Upon conviction, an individual can face a fine of up to $25,000.
Lobbying of Municipalities
The City of Toronto and the City of Ottawa have both adopted lobbying by-laws. Lobbying of local officials in each city requires registration. Other municipalities in Ontario (including Brampton, London and Markham) have discussed the creation of lobbyist registries, but none has yet taken the step.
The lobbying rules in Toronto and Ottawa are different from (and in many ways more restrictive than) the provincial law. For example, there is no 20-per-cent threshold: any amount of lobbying, even a brief communication, requires registration. A developer should seek legal advice before lobbying municipal officials in Toronto or Ottawa.

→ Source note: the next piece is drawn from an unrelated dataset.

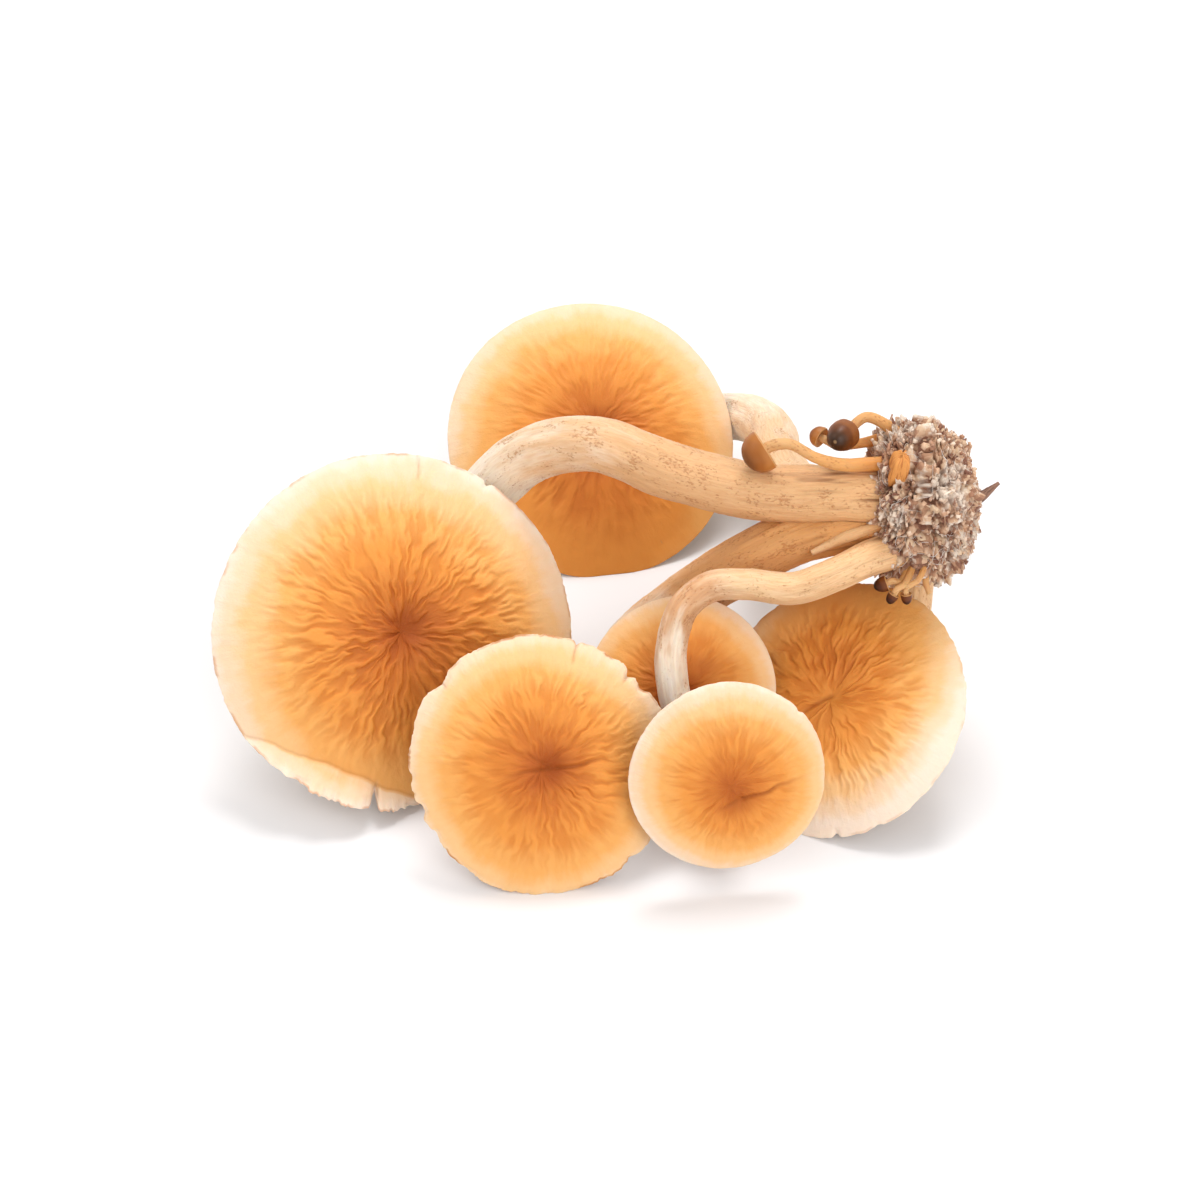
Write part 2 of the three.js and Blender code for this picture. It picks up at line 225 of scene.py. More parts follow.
# What marks each cap. Bearings are degrees counter-clockwise from the right, facing the crown.
# nicks are (bearing, width, depth as a share of the radius), cracks are (bearing, where it starts, depth),
# creases are (bearing, length, depth), and the shade entry is (bearing, amount) of the side painted browner
# as painted shade, on the right cap painted shadow under the clump. lightest is how far up the ramp of tones
# the pit starts.
CAPS = {
    "cap_left": dict(
        seed=11, columns=520, rows=132, pit=(0.05, 0.0), frill=0.007, wrinkle=0.32, flap=(238, 0.8),
        nicks=[(46, 0.7, 0.025), (224, 2, 0.02), (250.5, 0.8, 0.12), (263, 2, 0.03), (270, 2.5, 0.055)],
        cracks=[(70, 0.84, 0.28)], creases=[],
        dark=0.03, painted_shade=(280, 0.26), pit_tone=0.9, edge=0.6, lightest=0.0),
    "cap_back": dict(
        seed=23, columns=340, rows=86, pit=(0.06, 0.02), frill=0.003, wrinkle=0.2, flap=None,
        nicks=[], cracks=[], creases=[],
        dark=0.14, painted_shade=(268, 0.5), pit_tone=0.6, edge=0.1, lightest=0.0),
    "cap_front": dict(
        seed=37, columns=460, rows=116, pit=(0.08, -0.01), frill=0.017, wrinkle=0.25, flap=None,
        nicks=[(138, 3.2, 0.05), (71, 0.8, 0.03), (43, 1.6, 0.06), (35, 3, 0.05), (198, 2.2, 0.035),
               (110, 5, 0.015), (165, 4, 0.02), (183, 2, 0.02), (212, 2.5, 0.022), (232, 5, 0.02),
               (258, 3, 0.015), (285, 6, 0.02), (310, 3, 0.02)],
        cracks=[(71, 0.8, 0.34), (43, 0.86, 0.4), (138, 0.88, 0.3)],
        creases=[(8, 0.5, 0.55), (186, 0.45, 0.4), (150, 0.4, 0.3)],
        dark=0.15, painted_shade=(262, 0.12), pit_tone=1.0, edge=1.0, lightest=0.0),
    "cap_small": dict(
        seed=41, columns=360, rows=90, pit=(0.09, -0.17), frill=0.006, wrinkle=0.18, flap=None,
        nicks=[(42, 1.2, 0.02), (56, 9, 0.012), (118, 12, 0.012)], cracks=[],
        creases=[(14, 0.8, 0.6), (205, 0.3, 0.35)],
        dark=0.06, painted_shade=(330, 0.14), pit_tone=0.5, edge=0.1, lightest=0.0),
    "cap_middle": dict(
        seed=53, columns=280, rows=70, pit=(0.0, 0.0), frill=0.003, wrinkle=0.2, flap=None,
        nicks=[], cracks=[], creases=[],
        dark=0.2, painted_shade=(225, 0.3), pit_tone=0.5, edge=0.1, lightest=0.0),
    "cap_right": dict(
        seed=67, columns=440, rows=110, pit=(0.0, 0.05), frill=0.011, wrinkle=0.33, flap=None,
        nicks=[(299, 1.0, 0.035), (318, 1.5, 0.02), (340, 2.5, 0.012), (12, 2, 0.012)], cracks=[],
        creases=[(236, 0.42, 0.5)],
        dark=-0.2, painted_shade=(108, 0.46), pit_tone=0.0, edge=0.3, lightest=0.3),
}
EDGE_THICK = 0.5
EDGE_ROWS = 5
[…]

In light of the Registrar’s compliance initiative, developers (and all other companies that deal with the provincial government) should ensure that they and their employees are observing all applicable lobbying laws. Appropriate steps would include:
- A compliance audit, to confirm that the law is being followed and to identify areas of potential risk or vulnerability
- Protocols for employees to report, to a central place in the company, all of their communications with public officials
- Training of employees, to make them aware of the rules affecting communication with government
- Revising employment contracts to address the need for compliance with lobbying law
Even if you hire a consultant, lawyer or other third party to communicate with government on your behalf, you still should take steps to protect your interest. While each consultant is solely responsible for complying with lobbying law, a breach can harm the reputation and business interests of the client. Unfortunately, standard government-relations consulting contracts do not contain explicit assurances that lobbying laws will be honoured. A client should insist on such language, and on an adequate remedy in the event of a breach.